====== Dataset section ======

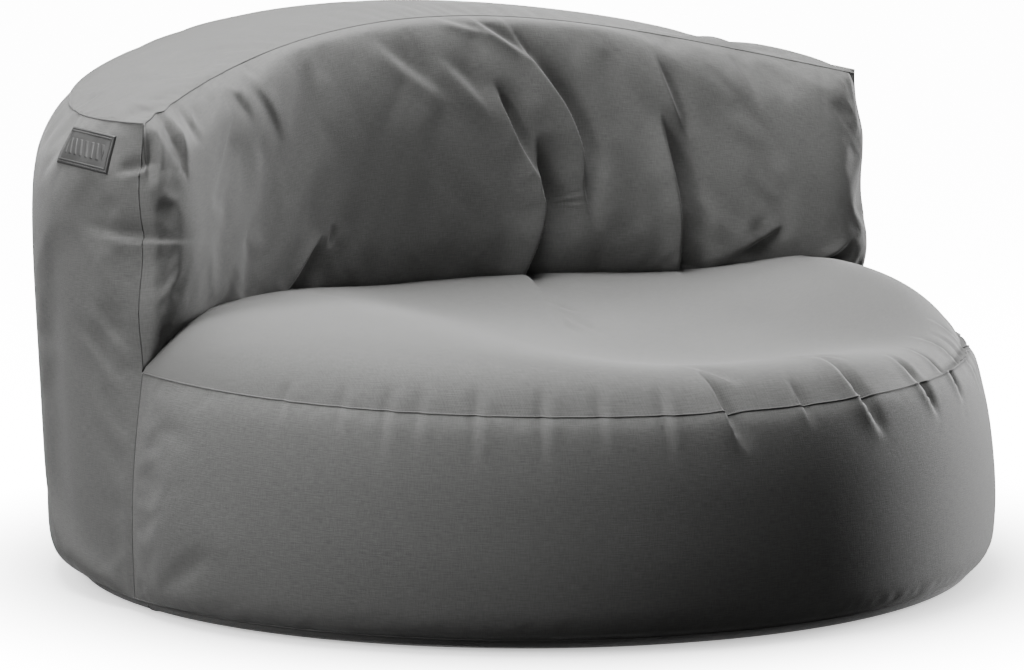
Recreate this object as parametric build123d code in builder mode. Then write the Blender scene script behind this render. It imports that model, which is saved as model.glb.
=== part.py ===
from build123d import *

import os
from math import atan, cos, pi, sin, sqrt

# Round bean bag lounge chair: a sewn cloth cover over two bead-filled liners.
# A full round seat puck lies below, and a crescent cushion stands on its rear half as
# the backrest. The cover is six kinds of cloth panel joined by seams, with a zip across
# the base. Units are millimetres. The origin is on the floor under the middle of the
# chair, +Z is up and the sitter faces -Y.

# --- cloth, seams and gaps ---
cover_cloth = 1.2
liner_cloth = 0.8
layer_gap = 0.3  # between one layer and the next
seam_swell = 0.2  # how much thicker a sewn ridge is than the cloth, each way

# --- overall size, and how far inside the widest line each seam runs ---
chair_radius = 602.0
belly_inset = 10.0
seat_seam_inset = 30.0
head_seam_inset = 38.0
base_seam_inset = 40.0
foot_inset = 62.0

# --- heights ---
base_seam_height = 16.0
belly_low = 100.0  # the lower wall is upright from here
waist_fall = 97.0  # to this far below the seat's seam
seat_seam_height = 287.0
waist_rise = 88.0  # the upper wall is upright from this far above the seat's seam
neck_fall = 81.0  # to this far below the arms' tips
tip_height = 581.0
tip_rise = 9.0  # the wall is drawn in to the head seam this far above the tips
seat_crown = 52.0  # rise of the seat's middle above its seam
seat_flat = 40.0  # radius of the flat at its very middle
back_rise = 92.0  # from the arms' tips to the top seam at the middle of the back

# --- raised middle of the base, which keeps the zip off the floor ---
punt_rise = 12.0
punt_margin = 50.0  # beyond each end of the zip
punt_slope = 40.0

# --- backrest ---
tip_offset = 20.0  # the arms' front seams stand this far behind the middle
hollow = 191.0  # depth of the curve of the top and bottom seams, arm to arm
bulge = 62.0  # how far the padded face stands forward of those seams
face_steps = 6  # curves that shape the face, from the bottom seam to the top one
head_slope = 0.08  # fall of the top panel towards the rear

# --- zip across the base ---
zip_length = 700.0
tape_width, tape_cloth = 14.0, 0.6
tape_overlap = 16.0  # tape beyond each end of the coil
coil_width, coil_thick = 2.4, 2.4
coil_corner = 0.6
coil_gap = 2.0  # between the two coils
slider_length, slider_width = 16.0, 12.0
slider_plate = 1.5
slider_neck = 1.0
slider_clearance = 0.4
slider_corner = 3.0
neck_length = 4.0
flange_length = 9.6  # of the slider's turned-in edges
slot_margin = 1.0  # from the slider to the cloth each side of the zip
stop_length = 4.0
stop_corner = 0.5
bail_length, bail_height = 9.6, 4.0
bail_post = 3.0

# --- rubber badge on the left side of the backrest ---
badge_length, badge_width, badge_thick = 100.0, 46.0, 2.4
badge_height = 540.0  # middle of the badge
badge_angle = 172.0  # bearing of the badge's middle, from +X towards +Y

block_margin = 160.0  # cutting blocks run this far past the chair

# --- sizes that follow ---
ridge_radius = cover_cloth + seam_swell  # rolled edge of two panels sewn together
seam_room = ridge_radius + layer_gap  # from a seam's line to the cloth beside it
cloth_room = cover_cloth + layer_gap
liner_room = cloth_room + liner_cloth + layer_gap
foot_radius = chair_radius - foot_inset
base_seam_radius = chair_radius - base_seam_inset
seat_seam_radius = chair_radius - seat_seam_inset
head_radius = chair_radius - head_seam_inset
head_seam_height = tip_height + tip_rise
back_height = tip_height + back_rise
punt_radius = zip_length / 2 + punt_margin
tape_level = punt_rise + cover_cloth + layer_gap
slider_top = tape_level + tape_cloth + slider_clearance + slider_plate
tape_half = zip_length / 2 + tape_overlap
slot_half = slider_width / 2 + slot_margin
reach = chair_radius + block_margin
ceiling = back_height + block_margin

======

Print the complete listing again, exactly as it stands.

■ **The output**
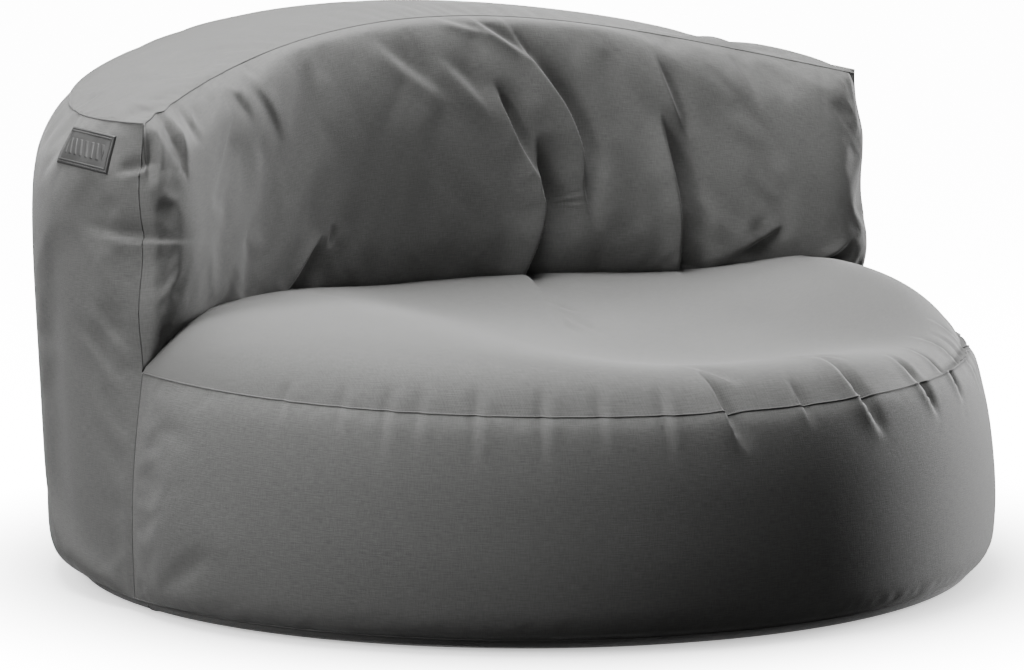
Recreate this object as parametric build123d code in builder mode. Then write the Blender scene script behind this render. It imports that model, which is saved as model.glb.
=== part.py ===
from build123d import *

import os
from math import atan, cos, pi, sin, sqrt

# Round bean bag lounge chair: a sewn cloth cover over two bead-filled liners.
# A full round seat puck lies below, and a crescent cushion stands on its rear half as
# the backrest. The cover is six kinds of cloth panel joined by seams, with a zip across
# the base. Units are millimetres. The origin is on the floor under the middle of the
# chair, +Z is up and the sitter faces -Y.

# --- cloth, seams and gaps ---
cover_cloth = 1.2
liner_cloth = 0.8
layer_gap = 0.3  # between one layer and the next
seam_swell = 0.2  # how much thicker a sewn ridge is than the cloth, each way

# --- overall size, and how far inside the widest line each seam runs ---
chair_radius = 602.0
belly_inset = 10.0
seat_seam_inset = 30.0
head_seam_inset = 38.0
base_seam_inset = 40.0
foot_inset = 62.0

# --- heights ---
base_seam_height = 16.0
belly_low = 100.0  # the lower wall is upright from here
waist_fall = 97.0  # to this far below the seat's seam
seat_seam_height = 287.0
waist_rise = 88.0  # the upper wall is upright from this far above the seat's seam
neck_fall = 81.0  # to this far below the arms' tips
tip_height = 581.0
tip_rise = 9.0  # the wall is drawn in to the head seam this far above the tips
seat_crown = 52.0  # rise of the seat's middle above its seam
seat_flat = 40.0  # radius of the flat at its very middle
back_rise = 92.0  # from the arms' tips to the top seam at the middle of the back

# --- raised middle of the base, which keeps the zip off the floor ---
punt_rise = 12.0
punt_margin = 50.0  # beyond each end of the zip
punt_slope = 40.0

# --- backrest ---
tip_offset = 20.0  # the arms' front seams stand this far behind the middle
hollow = 191.0  # depth of the curve of the top and bottom seams, arm to arm
bulge = 62.0  # how far the padded face stands forward of those seams
face_steps = 6  # curves that shape the face, from the bottom seam to the top one
head_slope = 0.08  # fall of the top panel towards the rear

# --- zip across the base ---
zip_length = 700.0
tape_width, tape_cloth = 14.0, 0.6
tape_overlap = 16.0  # tape beyond each end of the coil
coil_width, coil_thick = 2.4, 2.4
coil_corner = 0.6
coil_gap = 2.0  # between the two coils
slider_length, slider_width = 16.0, 12.0
slider_plate = 1.5
slider_neck = 1.0
slider_clearance = 0.4
slider_corner = 3.0
neck_length = 4.0
flange_length = 9.6  # of the slider's turned-in edges
slot_margin = 1.0  # from the slider to the cloth each side of the zip
stop_length = 4.0
stop_corner = 0.5
bail_length, bail_height = 9.6, 4.0
bail_post = 3.0

# --- rubber badge on the left side of the backrest ---
badge_length, badge_width, badge_thick = 100.0, 46.0, 2.4
badge_height = 540.0  # middle of the badge
badge_angle = 172.0  # bearing of the badge's middle, from +X towards +Y

block_margin = 160.0  # cutting blocks run this far past the chair

# --- sizes that follow ---
ridge_radius = cover_cloth + seam_swell  # rolled edge of two panels sewn together
seam_room = ridge_radius + layer_gap  # from a seam's line to the cloth beside it
cloth_room = cover_cloth + layer_gap
liner_room = cloth_room + liner_cloth + layer_gap
foot_radius = chair_radius - foot_inset
base_seam_radius = chair_radius - base_seam_inset
seat_seam_radius = chair_radius - seat_seam_inset
head_radius = chair_radius - head_seam_inset
head_seam_height = tip_height + tip_rise
back_height = tip_height + back_rise
punt_radius = zip_length / 2 + punt_margin
tape_level = punt_rise + cover_cloth + layer_gap
slider_top = tape_level + tape_cloth + slider_clearance + slider_plate
tape_half = zip_length / 2 + tape_overlap
slot_half = slider_width / 2 + slot_margin
reach = chair_radius + block_margin
ceiling = back_height + block_margin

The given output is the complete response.